TASK BRIEF: Write out all of the data without omission, exactly as shown.

RAW DATA:
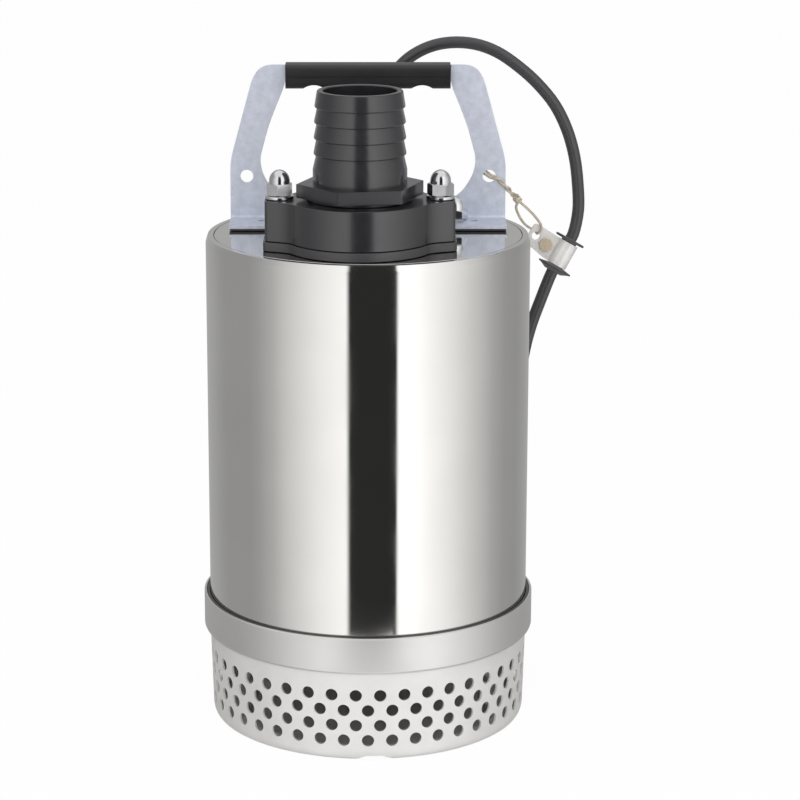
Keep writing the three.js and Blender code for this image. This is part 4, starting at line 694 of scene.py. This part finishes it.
# %% The bent plate
section = [(FOOT_FRONT, FOOT_TOP - PLATE_THICK), *arc(BEND, BEND_R + PLATE_THICK, -90, 0, 8),
           (PLATE_FRONT + PLATE_THICK, HANDLE_TOP), (PLATE_FRONT, HANDLE_TOP), *arc(BEND, BEND_R, 0, -90, 5),
           (FOOT_FRONT, FOOT_TOP)]
handle = placed(plate("handle", section, -HANDLE_HALF, HANDLE_HALF), ALONG_X)
kept_inside(handle, placed(plate("front", softened(upright, 6), -40, 10), UPRIGHT))
cut(handle, placed(plate("window", softened(window, 7), -40, -20), UPRIGHT),
    *(placed(rod("hole", LIFT_HOLE_R, -40, -20, 32), UPRIGHT, (x, 0, z)) for x, z in LIFT_HOLES),
    *(placed(rod("hole", STUD_HOLE_R, 280, 295, 32), at=(side * STUD_X, STUD_Y, 0)) for side in (-1, 1)),
    *(placed(rod("hole", PIN_HOLE_R, 280, 295, 24), at=(side * PIN_X, STUD_Y, 0)) for side in (-1, 1)))
eased(handle, 0.3, 2, 40)
hand_in(handle, "galvanised_steel", "handle_plate")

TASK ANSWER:
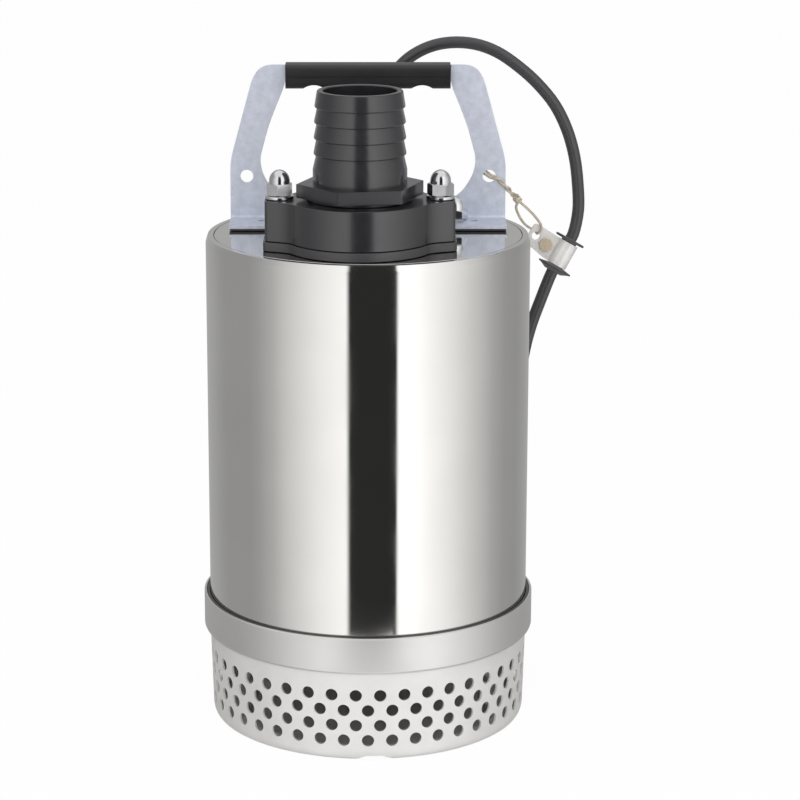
Keep writing the three.js and Blender code for this image. This is part 4, starting at line 694 of scene.py. This part finishes it.
# %% The bent plate
section = [(FOOT_FRONT, FOOT_TOP - PLATE_THICK), *arc(BEND, BEND_R + PLATE_THICK, -90, 0, 8),
           (PLATE_FRONT + PLATE_THICK, HANDLE_TOP), (PLATE_FRONT, HANDLE_TOP), *arc(BEND, BEND_R, 0, -90, 5),
           (FOOT_FRONT, FOOT_TOP)]
handle = placed(plate("handle", section, -HANDLE_HALF, HANDLE_HALF), ALONG_X)
kept_inside(handle, placed(plate("front", softened(upright, 6), -40, 10), UPRIGHT))
cut(handle, placed(plate("window", softened(window, 7), -40, -20), UPRIGHT),
    *(placed(rod("hole", LIFT_HOLE_R, -40, -20, 32), UPRIGHT, (x, 0, z)) for x, z in LIFT_HOLES),
    *(placed(rod("hole", STUD_HOLE_R, 280, 295, 32), at=(side * STUD_X, STUD_Y, 0)) for side in (-1, 1)),
    *(placed(rod("hole", PIN_HOLE_R, 280, 295, 24), at=(side * PIN_X, STUD_Y, 0)) for side in (-1, 1)))
eased(handle, 0.3, 2, 40)
hand_in(handle, "galvanised_steel", "handle_plate")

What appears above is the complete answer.